1984 ayrıntılı özeti nedir? Okyanusya’da yaşayan Winston kitabın ana karakteridir. Winston, tele-ekranlardan ve düşünce polisinden gizlice geçmişi kurcalayan ve bu iktidara bedenen boyun eğse de zihnen eğmeyen bir karakterdir. Winston, evinde tele-ekranın görmediği gizli bir yer keşfeder ve aklındakileri-proleterlerin olduğu sokaktan gizlice aldığı-deftere kaydetmeye başlar. Zamanla ana karakterimiz kendisi gibi düşünce suçu işleyen insanları bulmaya çalışır. Bu çabasıyla ilerde sevgilisi olacak Julia ile tanışır. Kitapta Winston ve Julia hayatlarını tehlikeye atacak işler yaparlar ve bir gün hiç ummadıkları bir şekilde yakalanırlar. Kitabın hazin bir sonla bitmesi ve gerçekçiliği insanı ürkütmektedir.
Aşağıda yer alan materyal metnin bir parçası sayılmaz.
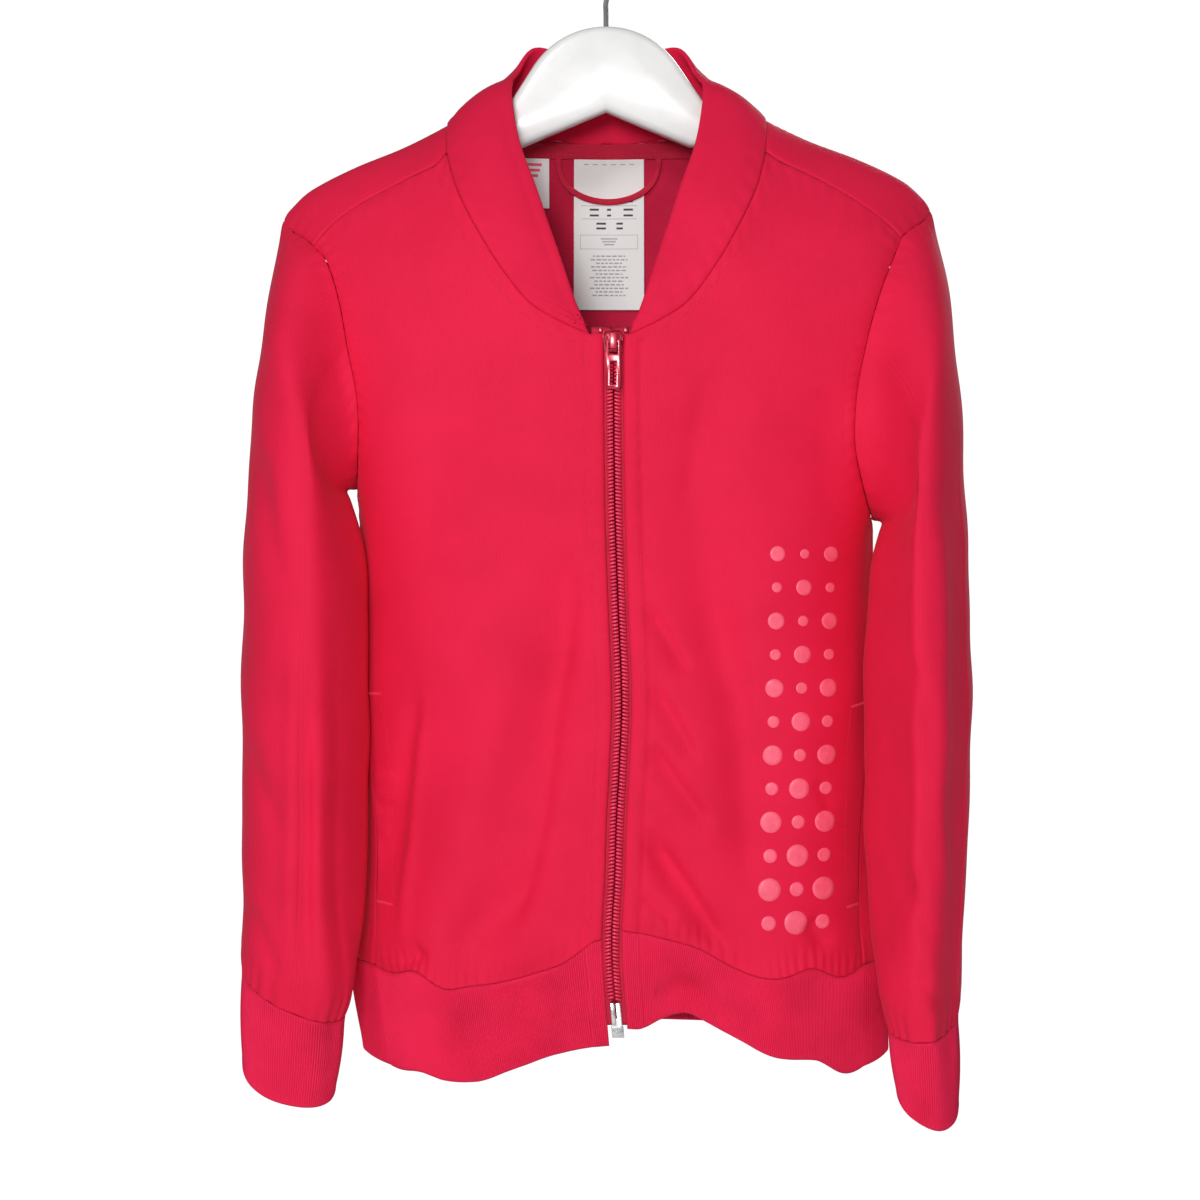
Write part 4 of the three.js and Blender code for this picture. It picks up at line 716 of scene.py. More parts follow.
def foldPush(x, z, folds):
    # how far the listed creases push the cloth out, by the front view's x and z
    push = np.zeros_like(x)
    for fold in folds:
        path = smoothPath(fold["line"])
        reach = max(fold["wide"]) * 2.6
        near = ((x > path[:, 0].min() - reach) & (x < path[:, 0].max() + reach)
                & (z > path[:, 1].min() - reach) & (z < path[:, 1].max() + reach))
        if not near.any():
            continue
        px, pz = x[near], z[near]
        best, turn, along = np.full(px.shape, 1e9), np.ones(px.shape), np.zeros(px.shape)
        count = len(path) - 1
        for k in range(count):
            dx, dz = path[k + 1] - path[k]
            t = np.clip(((px - path[k, 0]) * dx + (pz - path[k, 1]) * dz) / (dx * dx + dz * dz), 0, 1)
            ex, ez = px - path[k, 0] - t * dx, pz - path[k, 1] - t * dz
            far = np.hypot(ex, ez)
            closer = far < best
            best = np.where(closer, far, best)
            turn = np.where(closer, dx * ez - dz * ex, turn)
            along = np.where(closer, (k + t) / count, along)
        wide = np.where(turn > 0, fold["wide"][0], fold["wide"][-1])
        start, end = fold.get("fade", (0.25, 0.25))
        ends = easeStep(along, -0.001, start) * easeStep(1 - along, -0.001, end)
        push[near] += fold["lift"] * np.exp(-(best / wide) ** 2) * ends
    return push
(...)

Romanda ayrıca insanlarda algı oluşturarak belleklerindeki bilgiler silinir. Hükümet, bu sayede insanların belleğini istediği şekilde kontrol edebilir hale gelir. Romanda tarihsel olaylar da çarpıtılıyor. Örneğin Parti, uçağı kendilerinin icat ettiklerini söyler fakat gerçekte uçağı Parti icat etmemiştir. Parti ayrıca insanlara gözüyle gördüğüne, kulaklarıyla duyduğuna inanmaması gerektiğini söyleyerek gerçeklik algısını bozar.
“Geçmişi denetim altında tutan, geleceği de denetim altında tutar; şimdiyi denetim altında tutan, geçmişi de denetim altında tutar.”
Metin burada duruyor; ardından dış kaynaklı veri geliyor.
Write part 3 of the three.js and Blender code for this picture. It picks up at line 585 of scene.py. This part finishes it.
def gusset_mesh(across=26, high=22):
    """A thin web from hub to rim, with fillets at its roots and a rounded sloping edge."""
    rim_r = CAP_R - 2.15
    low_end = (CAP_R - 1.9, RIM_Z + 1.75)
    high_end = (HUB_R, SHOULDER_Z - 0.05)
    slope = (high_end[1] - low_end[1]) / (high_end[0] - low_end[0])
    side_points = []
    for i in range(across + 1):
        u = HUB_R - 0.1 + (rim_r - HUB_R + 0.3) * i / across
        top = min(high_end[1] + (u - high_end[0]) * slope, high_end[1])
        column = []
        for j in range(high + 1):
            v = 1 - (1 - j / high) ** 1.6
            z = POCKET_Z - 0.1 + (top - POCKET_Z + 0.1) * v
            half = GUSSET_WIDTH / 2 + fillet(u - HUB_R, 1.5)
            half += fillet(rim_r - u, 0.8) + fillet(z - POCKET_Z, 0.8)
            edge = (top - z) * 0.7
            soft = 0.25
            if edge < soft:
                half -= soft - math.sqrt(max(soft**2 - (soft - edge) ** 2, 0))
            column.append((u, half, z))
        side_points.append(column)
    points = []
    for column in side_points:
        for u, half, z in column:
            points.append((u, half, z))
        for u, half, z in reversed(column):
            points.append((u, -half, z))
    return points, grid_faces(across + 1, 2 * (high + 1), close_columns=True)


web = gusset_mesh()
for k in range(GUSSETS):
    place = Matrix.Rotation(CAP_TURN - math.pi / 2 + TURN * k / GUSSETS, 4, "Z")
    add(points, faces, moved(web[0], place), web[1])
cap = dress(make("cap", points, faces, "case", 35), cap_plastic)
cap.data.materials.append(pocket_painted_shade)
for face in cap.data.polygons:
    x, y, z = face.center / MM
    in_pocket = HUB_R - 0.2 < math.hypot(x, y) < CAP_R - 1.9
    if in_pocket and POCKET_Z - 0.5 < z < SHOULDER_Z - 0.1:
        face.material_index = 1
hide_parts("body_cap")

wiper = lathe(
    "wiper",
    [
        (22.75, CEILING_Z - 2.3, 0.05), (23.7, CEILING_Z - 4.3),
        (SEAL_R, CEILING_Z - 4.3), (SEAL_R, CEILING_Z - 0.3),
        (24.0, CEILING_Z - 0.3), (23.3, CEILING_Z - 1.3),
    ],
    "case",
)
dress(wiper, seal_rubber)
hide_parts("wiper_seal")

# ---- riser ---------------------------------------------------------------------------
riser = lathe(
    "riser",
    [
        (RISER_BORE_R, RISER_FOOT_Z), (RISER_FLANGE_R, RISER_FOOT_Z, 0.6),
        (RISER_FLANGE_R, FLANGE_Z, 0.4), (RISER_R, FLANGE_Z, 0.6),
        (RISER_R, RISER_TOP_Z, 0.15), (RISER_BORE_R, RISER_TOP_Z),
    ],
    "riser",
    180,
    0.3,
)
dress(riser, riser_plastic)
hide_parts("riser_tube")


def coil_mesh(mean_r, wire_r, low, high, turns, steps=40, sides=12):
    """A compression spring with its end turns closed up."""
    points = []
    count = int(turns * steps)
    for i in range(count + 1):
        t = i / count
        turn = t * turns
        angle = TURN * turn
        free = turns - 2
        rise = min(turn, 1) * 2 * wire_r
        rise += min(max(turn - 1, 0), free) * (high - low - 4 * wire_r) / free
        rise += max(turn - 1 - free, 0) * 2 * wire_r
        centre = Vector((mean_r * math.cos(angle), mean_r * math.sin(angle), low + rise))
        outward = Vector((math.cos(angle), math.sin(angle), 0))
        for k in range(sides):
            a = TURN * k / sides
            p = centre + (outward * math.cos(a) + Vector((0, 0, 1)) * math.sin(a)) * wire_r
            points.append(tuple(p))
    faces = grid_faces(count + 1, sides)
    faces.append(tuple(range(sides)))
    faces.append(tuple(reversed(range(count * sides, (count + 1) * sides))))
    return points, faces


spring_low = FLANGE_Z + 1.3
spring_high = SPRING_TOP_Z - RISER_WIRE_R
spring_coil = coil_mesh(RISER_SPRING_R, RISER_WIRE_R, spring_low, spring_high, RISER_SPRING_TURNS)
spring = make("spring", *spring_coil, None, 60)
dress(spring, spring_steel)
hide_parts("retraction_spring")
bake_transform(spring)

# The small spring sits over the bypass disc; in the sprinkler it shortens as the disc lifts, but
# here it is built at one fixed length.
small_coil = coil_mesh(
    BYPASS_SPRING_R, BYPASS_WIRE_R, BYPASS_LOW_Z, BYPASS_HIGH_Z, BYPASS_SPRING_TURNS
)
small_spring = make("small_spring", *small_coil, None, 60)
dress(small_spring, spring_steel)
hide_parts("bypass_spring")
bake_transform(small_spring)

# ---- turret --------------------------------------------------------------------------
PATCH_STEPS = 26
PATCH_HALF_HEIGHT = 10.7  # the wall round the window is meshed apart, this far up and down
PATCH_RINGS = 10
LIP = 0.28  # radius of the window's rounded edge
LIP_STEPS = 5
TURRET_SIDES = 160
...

Kitapta “güfte yazar” isimli bir cihaz var. Bu cihaz, yapay zeka teknolojisi sayesinde insan eli değmeden şarkı yazabilir. Günümüzde de yapay zeka teknolojisi birçok alanda faaliyet gösterir. Yazarın 1940’lı yıllarda böyle bir teknolojiyi tahmin edebilmesi oldukça ilginçtir.
George Orwell tarafından oluşturulan distopya, günümüz ile oldukça benzerlik gösterir. Kitapta yer alan tele-ekranlar, insanları 7 gün 24 saat izler. Bu durum, her ne kadar insanları ürkütse de günümüzde bu işlemi akıllı telefonlar ve sosyal medya platformları üstleniyor. Yani şu anda da 7 gün 24 saat izleniyoruz.
Kitabın günümüzle bir diğer benzer noktası ise korku kültürünün oluşturulmasıdır. Oluşturulan korku kültürü, insanların herhangi bir konu hakkındaki fikirlerini hür bir şekilde ifade edebilmesini engeller. Bu durum, bireyleri karamsarlığa ve umutsuzluğa sürükler.
1948 yılında tamamlanan romanın 2021 yılına ışık tutması, dünya genelinde “demokrasi” ve “özgürlük” kavramlarının hiçbir zaman tam olarak yaşanamadığını gözler önüne seriyor.